Hi! I’m working with a dataset about technical verification of vehicles. The dataset contains the results of said verifications for a large number of vehicles throughout the years. I want to model, as a first approximation, the probabilities of ocurrence for each of the 3 states a Certificate may be in. Since I was only given the SQL database I immediately crafted a dataset consisting of some tags and a binary encoding of the certificate’s results, this is:

Date Certificate Number City Approve Conditional Rejected
1 0 0
0 0 1
And so. The model I crafted is a multivariate Bernoulli with the following code:
with pm.Model() as certificate_model:
    p = pm.Dirichlet('p', np.ones(3))
    y = pm.Bernoulli('y', p=p, observed=data.head(10000))
    trace = pm.sample(1000, tune=1000)
    # ppc = pm.sample_posterior_predictive(trace)
    trace.to_netcdf(f"analysis_data/trace_{YEAR}.nc")

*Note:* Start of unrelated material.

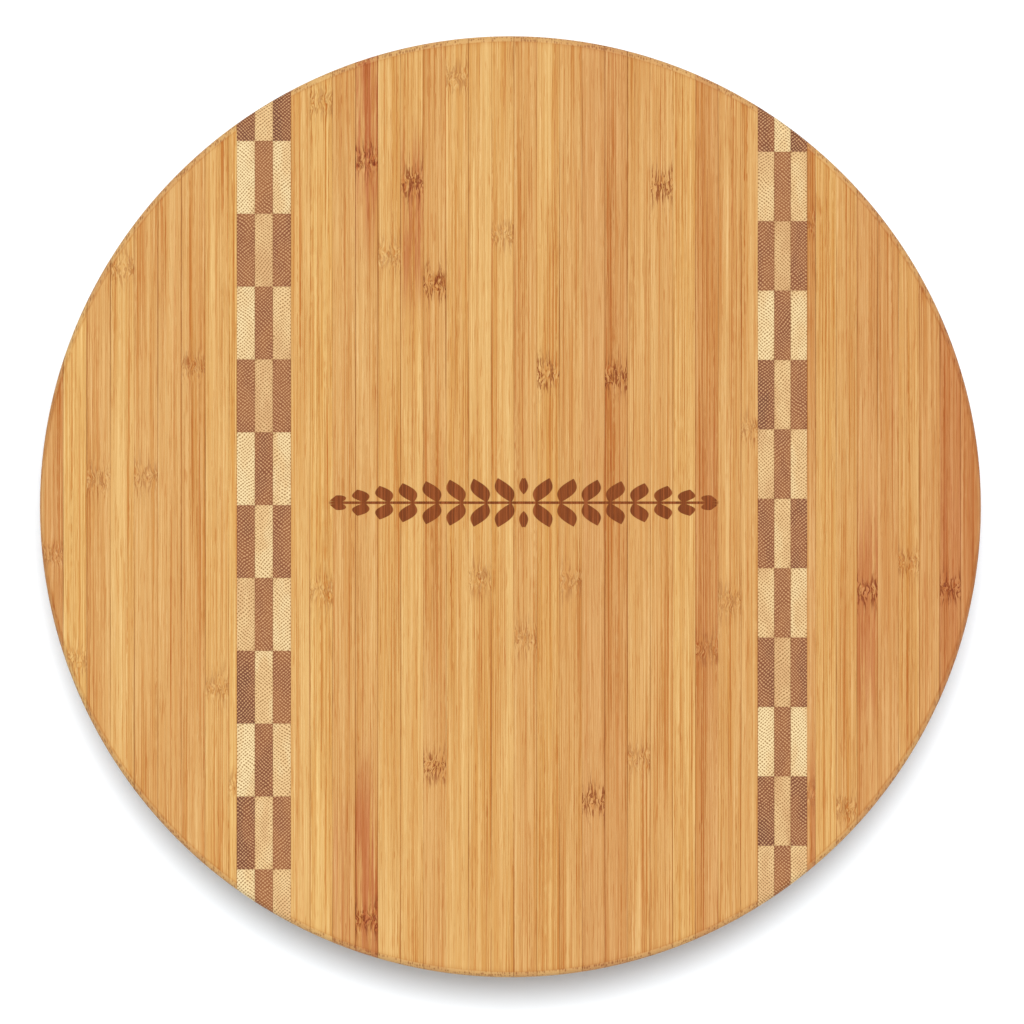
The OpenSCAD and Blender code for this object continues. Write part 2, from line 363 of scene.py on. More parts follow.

Which gives the following results (sorry for the misplaced label):

Which works in yielding me some simple results since I’m not yet trying to include contextual information into the model. However, I’m unsure whether this was the correct approach for modelling this data (I’ve never worked with this kind of categorical model) . I would be interested on advice on how to model this dataset and if my approach would need any tweaks.
Thanks!!

Hi @BlueMan66,

It sounds to me like you might be attempting a kind of categorical model (also known as softmax regression in the context of linear models)? You could take a look at this example in Bambi. In general, if your observed data can be in one of only a set of conditions and there’s no kind of ordering within those conditions, you can use the pm.Categorical likelihood, which is the multivariate generalisation of the Bernoulli, which will expect the probabilities to sum-to-one across the different categories.

The Dirichlet generates these sum-to-one probabilities, but if you’re including more context as in a linear modelling approach, you would need a softmax transform to ensure that sum-to-one property.

2 Likes

Both pm.Bernoulli and pm.Categorical also have a logit_p argument, to which you can directly pass un-normalized logits.

1 Like